Zweiter Akt: Die Nebenkosten
Nach ihrer Pensionierung hat die Alleinstehende ihren Wohnsitz ganz vom Aargau an den Genfersee verlegt. Schon bald bekam sie ein ungutes Gefühl mit der Liegenschaftsverwaltung, die ein von den Nachbarn eingesetzter Verwalter besorgte.
Der Verkäufer und Verwalter erhöhte die Unterhaltsbeträge in regelmässigem Abstand. Einst starteten sie mit 12'000 Franken, 2015 waren es 40'000 Franken, später sollte der Liegenschaftsunterhalt ganze 60'000 Franken pro Jahr kosten.
Da das auch den Anteil von H. massiv erhöhte, wurde sie stutzig. «Die Unterhaltsarbeiten wurden entweder nicht oder nur mangelhaft ausgeführt», so die Aargauerin. Es sei auch vorgekommen, dass Versicherungsleistungen nicht auf die Konten der Stockwerkeigentümerschaft ausbezahlt wurden. Überhaupt hatte sie trotz mehrmaligen Nachfragens keine Möglichkeit, die Abrechnungsdetails zu erhalten. Zudem soll es keine detaillierten Protokolle gegeben haben. Bemerkungen von H. wurden nie erfasst. Weil sie sich weigerte, die Unterhaltsbeiträge zu bezahlen, wurde sie von den Stockwerkeigentümern betrieben.
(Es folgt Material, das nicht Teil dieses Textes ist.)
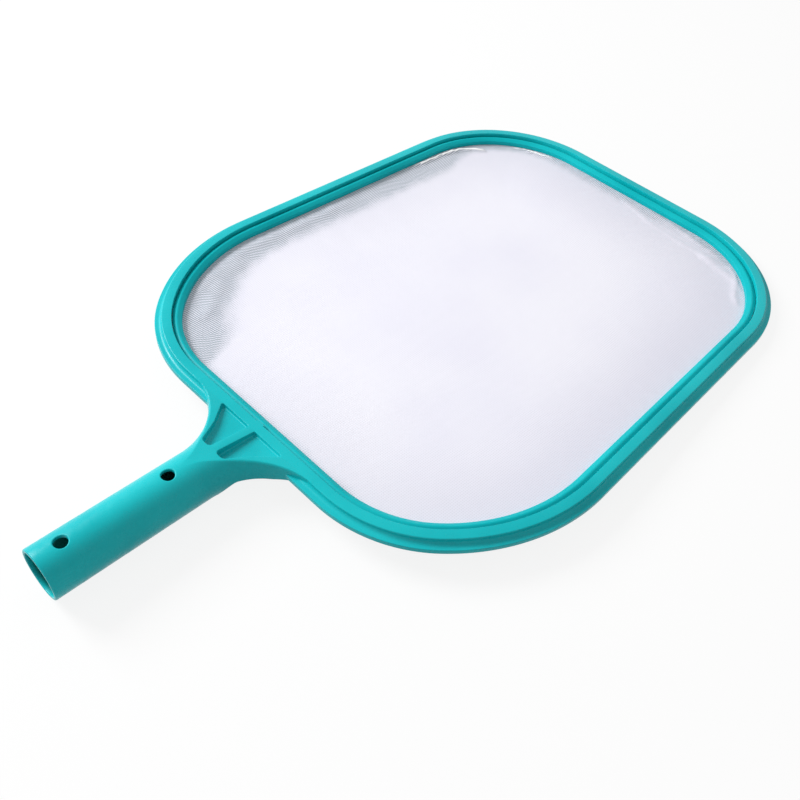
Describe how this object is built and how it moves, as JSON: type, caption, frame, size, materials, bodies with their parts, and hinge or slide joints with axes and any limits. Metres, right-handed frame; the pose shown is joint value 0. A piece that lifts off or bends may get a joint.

Das führte im Frühjahr 2020 zu einem Gerichtstermin, den sie aufgrund eines zweiwöchigen Spitalaufenthalts nicht wahrnehmen konnte. H. ist der Auffassung, dass in ihrer Abwesenheit gegen ihre Interessen entschieden wurde. Schliesslich führten die Betreibungen dazu, dass die Einzimmerwohnung im August 2023 zwangsversteigert werden musste. Das Betreibungsamt in Monthey VS will sich zum Fall nicht äussern, bestätigt aber, dass der Verkauf stattgefunden hat.
Dritter Akt: Die Zwangsversteigerung
H. ist überzeugt, dass der Verkauf manipuliert wurde: «Die Nebenkosten von 10'000 Franken pro Jahr in der Verkaufsdokumentation sind ein ‹Killer› gewesen.» Der Verwalter habe dem Schätzer falsche Informationen gegeben. Darum habe die Verkaufsdokumentation nur so von Fehlern gestrotzt. Die Rentnerin: «Die absolute Einmaligkeit des Objekts wurde in der Verkaufsdokumentation null berücksichtigt.»
Darum vermutet H., dass das Interesse am Objekt sehr gering war, nur zwei Personen mitgeboten haben und der Preis deshalb so tief war. Am Schluss ging das Objekt für 203'000 Franken an eine neue Besitzerin über. Die traurige Pointe: Ihr Appartement gehört nun der Erbin des damaligen Verkäufers – der sie, wie sie sagt, beim Kauf vor 29 Jahren betrogen habe.
Frau H. musste sich wegen des tiefen Verkaufserlöses beim Sozialdienst melden. Sie ist gesundheitlich angeschlagen und weiss noch nicht, wo sie künftig wohnen wird. Noch will sie so lange wie möglich in ihrem Genfersee-Appartement ausharren und sich gegen den Rauswurf wehren. Scherzhaft sagt die Single-Frau: «Wenn ein Mann etwas Vergleichbares hat, soll er sich bei mir melden!»
Dann wird sie wieder emotional, beginnt zu weinen: «Ich kann mir nicht vorstellen, von hier wegzugehen». Wichtig ist ihr, ihre Message an die Blick-Leserinnen und -Leser loswerden zu können: «Liebe Eigentümerinnen und Eigentümer, prüft, ob alles korrekt im Grundbuch eingetragen ist.»